Reformulating Queries for Duplicate Bug Report Detection

Oscar Chaparro, Juan Manuel Florez, Unnati Singh, and Andrian Marcus

Proceedings of the 26th IEEE International Conference on Software Analysis, Evolution, and Reengineering (SANER'19), To appear, 2019

Abstract: When bugs are reported, one important task is to check if they are new or if they were reported before. Many approaches have been proposed to partially automate duplicate bug report detection, and most of them rely on text retrieval techniques, using the bug reports as queries. Some of them include additional bug information and use complex retrieval- or learning-based methods. In the end, even the most sophisticated approaches fail to retrieve duplicate bug reports in many cases, leaving the bug triagers to their own devices. We argue that these duplicate bug retrieval tools should be used interactively, allowing the users to reformulate the queries to refine the retrieval. With that in mind, we are proposing three query reformulation strategies that require the users to simply select from the bug report the description of the software’s observed behavior and/or the bug title, and combine them to issue a new query.
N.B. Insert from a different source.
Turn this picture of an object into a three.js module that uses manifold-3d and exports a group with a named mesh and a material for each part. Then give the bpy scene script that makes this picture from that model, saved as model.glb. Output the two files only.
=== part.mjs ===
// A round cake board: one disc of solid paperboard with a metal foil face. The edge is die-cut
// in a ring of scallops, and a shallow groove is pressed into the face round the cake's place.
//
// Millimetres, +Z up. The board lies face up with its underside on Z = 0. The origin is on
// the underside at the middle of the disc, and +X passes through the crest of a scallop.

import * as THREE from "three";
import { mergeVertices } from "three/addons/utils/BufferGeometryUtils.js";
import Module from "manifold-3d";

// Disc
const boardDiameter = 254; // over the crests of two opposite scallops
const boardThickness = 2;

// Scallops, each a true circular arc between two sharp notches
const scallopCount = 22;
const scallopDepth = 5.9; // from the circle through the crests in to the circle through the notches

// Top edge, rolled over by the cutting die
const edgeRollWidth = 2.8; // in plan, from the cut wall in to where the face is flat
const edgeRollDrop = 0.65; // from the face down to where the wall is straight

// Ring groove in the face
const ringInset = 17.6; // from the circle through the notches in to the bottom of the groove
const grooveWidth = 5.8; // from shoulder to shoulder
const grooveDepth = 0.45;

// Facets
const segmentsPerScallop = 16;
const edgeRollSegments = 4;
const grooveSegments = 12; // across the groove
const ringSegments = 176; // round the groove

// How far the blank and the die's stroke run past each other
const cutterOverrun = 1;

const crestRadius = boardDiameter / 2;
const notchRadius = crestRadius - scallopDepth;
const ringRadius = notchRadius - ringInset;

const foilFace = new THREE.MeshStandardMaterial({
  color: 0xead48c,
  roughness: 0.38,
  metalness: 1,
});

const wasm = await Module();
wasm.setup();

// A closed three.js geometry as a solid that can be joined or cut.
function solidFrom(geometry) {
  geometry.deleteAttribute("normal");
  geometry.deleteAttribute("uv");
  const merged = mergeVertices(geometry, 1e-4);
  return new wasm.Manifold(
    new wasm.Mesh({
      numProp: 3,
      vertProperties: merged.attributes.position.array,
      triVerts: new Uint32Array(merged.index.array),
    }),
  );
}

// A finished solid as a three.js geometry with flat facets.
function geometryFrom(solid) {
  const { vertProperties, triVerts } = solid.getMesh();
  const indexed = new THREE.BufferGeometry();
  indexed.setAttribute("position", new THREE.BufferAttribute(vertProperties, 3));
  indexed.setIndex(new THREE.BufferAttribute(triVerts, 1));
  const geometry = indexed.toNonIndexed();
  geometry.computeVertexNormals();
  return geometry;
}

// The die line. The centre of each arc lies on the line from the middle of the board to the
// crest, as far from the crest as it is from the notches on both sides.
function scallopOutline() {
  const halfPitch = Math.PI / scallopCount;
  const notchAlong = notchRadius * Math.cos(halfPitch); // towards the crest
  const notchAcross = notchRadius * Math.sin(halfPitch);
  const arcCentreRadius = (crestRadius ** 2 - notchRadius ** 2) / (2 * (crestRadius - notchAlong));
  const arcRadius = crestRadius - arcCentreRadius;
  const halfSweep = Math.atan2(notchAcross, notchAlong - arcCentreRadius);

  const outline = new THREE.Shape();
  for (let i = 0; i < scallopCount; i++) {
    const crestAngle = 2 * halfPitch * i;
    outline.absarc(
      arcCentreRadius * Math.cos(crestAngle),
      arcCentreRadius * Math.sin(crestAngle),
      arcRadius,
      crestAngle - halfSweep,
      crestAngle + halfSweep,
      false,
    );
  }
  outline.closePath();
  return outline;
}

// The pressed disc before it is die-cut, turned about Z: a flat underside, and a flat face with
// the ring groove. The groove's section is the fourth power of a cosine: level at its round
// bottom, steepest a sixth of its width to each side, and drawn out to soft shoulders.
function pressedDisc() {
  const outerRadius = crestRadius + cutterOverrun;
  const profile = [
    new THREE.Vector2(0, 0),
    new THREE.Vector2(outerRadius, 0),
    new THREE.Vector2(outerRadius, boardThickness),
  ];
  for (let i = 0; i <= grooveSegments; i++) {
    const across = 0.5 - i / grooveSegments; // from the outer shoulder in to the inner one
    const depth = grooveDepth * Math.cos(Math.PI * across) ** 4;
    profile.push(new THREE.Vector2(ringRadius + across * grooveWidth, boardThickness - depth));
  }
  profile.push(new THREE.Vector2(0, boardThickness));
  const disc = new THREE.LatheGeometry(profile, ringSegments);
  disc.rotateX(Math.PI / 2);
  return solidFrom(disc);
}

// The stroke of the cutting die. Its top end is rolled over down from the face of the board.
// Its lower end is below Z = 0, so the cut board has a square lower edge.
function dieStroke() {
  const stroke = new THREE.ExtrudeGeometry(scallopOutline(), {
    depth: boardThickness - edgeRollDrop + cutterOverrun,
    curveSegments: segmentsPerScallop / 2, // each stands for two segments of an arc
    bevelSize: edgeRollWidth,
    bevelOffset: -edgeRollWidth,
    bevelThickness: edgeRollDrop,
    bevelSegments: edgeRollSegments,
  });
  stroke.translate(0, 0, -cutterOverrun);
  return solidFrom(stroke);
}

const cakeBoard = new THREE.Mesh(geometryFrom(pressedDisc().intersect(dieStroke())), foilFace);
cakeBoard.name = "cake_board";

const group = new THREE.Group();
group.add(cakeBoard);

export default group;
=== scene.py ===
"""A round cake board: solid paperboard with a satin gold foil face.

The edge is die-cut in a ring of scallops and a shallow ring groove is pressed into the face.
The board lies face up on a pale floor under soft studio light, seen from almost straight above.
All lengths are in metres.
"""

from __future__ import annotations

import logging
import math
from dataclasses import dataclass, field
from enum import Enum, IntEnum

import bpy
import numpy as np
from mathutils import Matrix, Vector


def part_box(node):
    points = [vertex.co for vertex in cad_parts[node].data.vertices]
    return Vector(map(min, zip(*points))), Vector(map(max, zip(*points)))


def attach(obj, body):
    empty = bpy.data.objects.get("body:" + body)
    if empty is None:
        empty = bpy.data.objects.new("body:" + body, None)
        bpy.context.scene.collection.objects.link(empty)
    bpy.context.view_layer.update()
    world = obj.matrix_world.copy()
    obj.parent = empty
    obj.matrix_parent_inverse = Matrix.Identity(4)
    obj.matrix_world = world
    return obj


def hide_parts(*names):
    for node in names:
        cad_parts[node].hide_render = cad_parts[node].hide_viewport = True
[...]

The paper reports an empirical evaluation of the reformulation strategies, using a basic duplicate retrieval technique, on bug reports with duplicates from 20 open source projects. The duplicate detector failed to retrieve duplicates in top 5-30 for a significant number of the bug reports (between 34% and 50%). We reformulated the queries for a sample of these bug reports and compared the results against the initial query. We found that using the observed behavior description, together with the title, leads to the best retrieval performance. Using only the title or only the observed behavior for reformulation, is also better than retrieval with the initial query. The reformulation strategies lead to 56.6%-78% average retrieval improvement, over using the initial query only.